Wacken Open Air - Wacken, Germany, 2nd August 2007
|Event:||Wacken Open Air 2007|
|Written by:||Baz Anderson|
Wacken Open Air 2007 - Wacken, Germany, 02-04 August 2007 by Promonex (4)
Wacken Open Air - Wacken, Germany, 2nd-4th August 2007 by Baz Anderson (110)
Jerry: Welcome to Metal Storm's review of what is most likely the world's biggest metal event this year - Wacken Open Air 2007! Barry, Daniel and I spent 3 wonderful days seeing some of the best bands the scene has to offer and hanging out with some of the most fun people you can ever meet. Wacken, as a festival, is well known for its legendary amount of tolerance, generally very friendly atmosphere and lack of violence of any sort. As a matter of fact, so enjoyable is the festival's excellent atmosphere that it is more than normal for people to attend even if none of their favorite bands are playing! Either way, what follows is a dialog-based concert review of all of the bands that we managed to catch at Wacken this year (sadly, our team wasn't big enough to cover all bands, perhaps things will be better next year?). Please enjoy this review and if you also attended this year, feel free to comment and include your own observations as well!
Daniel: Having arrived two days earlier than the others I was able to catch the two openers of the festival on Wednesday night who year after year get the crowd really into the mood, even though neither of them plays metal. The first ones were the W:O:A Firefighters, the marching band of Wacken's fire brigade: a bunch of elderly men and women playing typical German folk tunes on brass instruments and hundreds of black-clothed long-haired metalheads constantly cheering, singing along and yelling "Wacken Wacken Feuerwehr!" surely is a sight you don't get everyday!

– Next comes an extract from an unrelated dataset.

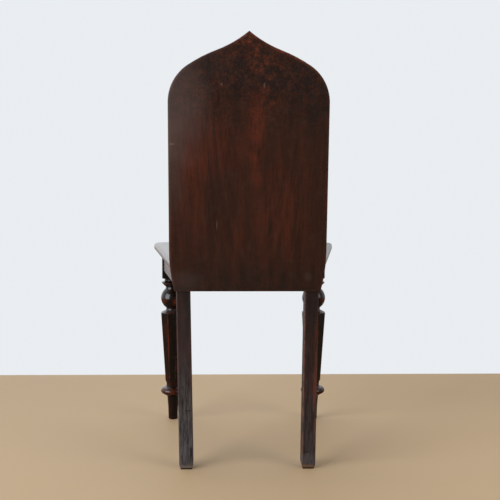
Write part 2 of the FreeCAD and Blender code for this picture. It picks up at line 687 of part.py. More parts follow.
def other_side(places):
    """The same screws on the other side of the chair."""
    flipped = []
    for place in places:
        head = vector(-place.head.x, place.head.y, place.head.z)
        direction = vector(-place.direction.x, place.direction.y, place.direction.z)
        flipped.append(place._replace(head=head, direction=direction))
    return flipped


def screw_body(place, gap):
    """A screw's head, shank and point, or with a gap the hole for them."""
    direction = place.direction
    shank_radius = SCREW_SHANK_RADIUS + gap
    shank_start = place.head + direction * SCREW_HEAD_DEPTH
    shank_length = place.length - SCREW_HEAD_DEPTH - SCREW_POINT_LENGTH
    point_start = shank_start + direction * shank_length
    head = Part.makeCone(SCREW_HEAD_RADIUS + gap, shank_radius, SCREW_HEAD_DEPTH, place.head, direction)
    shank = Part.makeCylinder(shank_radius, shank_length, shank_start, direction)
    point = Part.makeCone(shank_radius, gap, SCREW_POINT_LENGTH + gap, point_start, direction)
    return head.fuse([shank, point]).removeSplitter()


def screw(place):
    """One slotted wood screw."""
    side = place.direction.cross(vector(1, 0, 0) if place.direction.dot(UP) > 0 else UP)
    half = place.direction.cross(side) * (SCREW_SLOT_WIDTH / 2)
    reach = side * (2 * SCREW_HEAD_RADIUS)
    centre = place.head - place.direction * CUT_OVERRUN
    corners = [centre - reach - half, centre + reach - half, centre + reach + half, centre - reach + half]
    slot = polygon_face(corners).extrude(place.direction * (CUT_OVERRUN + SCREW_SLOT_DEPTH))
    return screw_body(place, 0).cut(slot)


def drilled(shape, places):
    """A piece with the holes and driver pockets of the screws that reach it."""
    for place in places:
        hole = screw_body(place, HOLE_GAP)
        outwards = place.direction * -1
        access = Part.makeCylinder(place.access_radius, place.access_length, place.head, outwards)
        if shape.common(hole).Volume > 0:
            shape = shape.cut([hole, access])
    return shape


def screws(places):
    """A set of screws as separate solids of one group."""
    return Part.makeCompound([screw(place) for place in places])


def chair_nodes():
    """Every piece of the chair under its node's name."""
    nodes = {
        "back_panel": back_panel(),
        "seat_board": seat_board(),
        "front_rail": front_rail(),
        "back_rail": back_rail(),
        "seat_screws": screws(seat_screws()),
        "back_screws": screws(back_screws()),
        "brace_screws": screws(brace_screws()),
    }
    pairs = {
        "side_rail": side_rail(),
        "front_leg": front_leg(),
        "rear_leg": rear_leg(),
        "front_corner_brace": front_brace(),
        "rear_corner_brace": rear_brace(),
        "front_glue_block": front_glue_block(),
        "side_glue_block_front": side_glue_block(True),
        "side_glue_block_rear": side_glue_block(False),
    }
    for name, left in pairs.items():
        nodes[name + "_left"] = left
        nodes[name + "_right"] = mirrored(left)
    return nodes


os.makedirs("parts", exist_ok=True)
for node, shape in chair_nodes().items():
    shape.exportStep("parts/" + node + ".step")
    print(node, "solids", len(shape.Solids), "valid", shape.isValid(), "volume", round(shape.Volume))
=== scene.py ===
import logging
import math
from collections.abc import Sequence
from dataclasses import dataclass, field
from enum import Enum

import bmesh
import bpy
from mathutils import Matrix, Vector


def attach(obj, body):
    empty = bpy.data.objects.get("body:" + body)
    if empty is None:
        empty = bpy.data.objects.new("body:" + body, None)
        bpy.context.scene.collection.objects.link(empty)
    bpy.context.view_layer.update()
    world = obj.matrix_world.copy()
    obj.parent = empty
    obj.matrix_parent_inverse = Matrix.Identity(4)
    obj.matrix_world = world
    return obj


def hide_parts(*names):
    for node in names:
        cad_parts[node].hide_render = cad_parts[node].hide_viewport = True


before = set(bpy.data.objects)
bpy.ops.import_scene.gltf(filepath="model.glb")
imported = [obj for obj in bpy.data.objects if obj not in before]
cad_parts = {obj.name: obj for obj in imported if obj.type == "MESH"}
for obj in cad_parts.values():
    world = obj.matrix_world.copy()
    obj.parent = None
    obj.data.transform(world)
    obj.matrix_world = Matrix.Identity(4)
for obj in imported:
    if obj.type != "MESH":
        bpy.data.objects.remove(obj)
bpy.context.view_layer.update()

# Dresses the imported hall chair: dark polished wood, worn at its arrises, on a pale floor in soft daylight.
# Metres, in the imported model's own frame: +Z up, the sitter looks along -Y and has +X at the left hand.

log = logging.getLogger("hall_chair")

Point = tuple[float, float]
Place = tuple[float, float, float]
Colour = tuple[float, float, float]
Span = tuple[float, float]

MM = 0.001
PEN_WIDTH = 1 * MM
WELD = 0.01 * MM
PANEL_GAP = 0.1 * MM
REAR_Y = 0.2
REAR_REACH = 0.5
SMOOTH_ANGLE = math.radians(32)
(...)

Daniel: As I didn't see anything at all though with people partying on the tables and the benches I decided to go to the W.E.T. stage instead where Mambo Kurt was going to give his appearance. The self-declared "King of the Heimorgel" is one of Wacken's fix institutions. The man, who looks a bit like Bono as if he was stuck in the 70's, rocked the tent with his unconventional covers on his 20 year old Hammond organ which "once cost 2000 euros and can be acquired for 50 euros on eBay by now". Imagine AC/DC's "Thunderstruck" played on an organ with the preset samba rhythms of such an old instrument (adequately renamed to "Sambastruck") or Slayer's "Raining Blood" as mambo paired with those... let's call them unusual vocals and that strong German accent and you have a guarantor for loads of metalheads having a great time. And so it was no surprise that the festival's first moshpit occurred during Kurt's first song, his rendition of Van Halen's "Jump" and that people were dancing waltz to Metallica's "Enter Sandman"!
Barry: The eighteenth edition of the Wacken Open Air festival is finally upon us. Over sixty bands, four main stages, sixty-five thousand crazy metalheads from around the world all gathering in one small German village making this the capital of the world for heavy metal. This is as ultimate as it gets, there is only one Wacken Open Air in the world.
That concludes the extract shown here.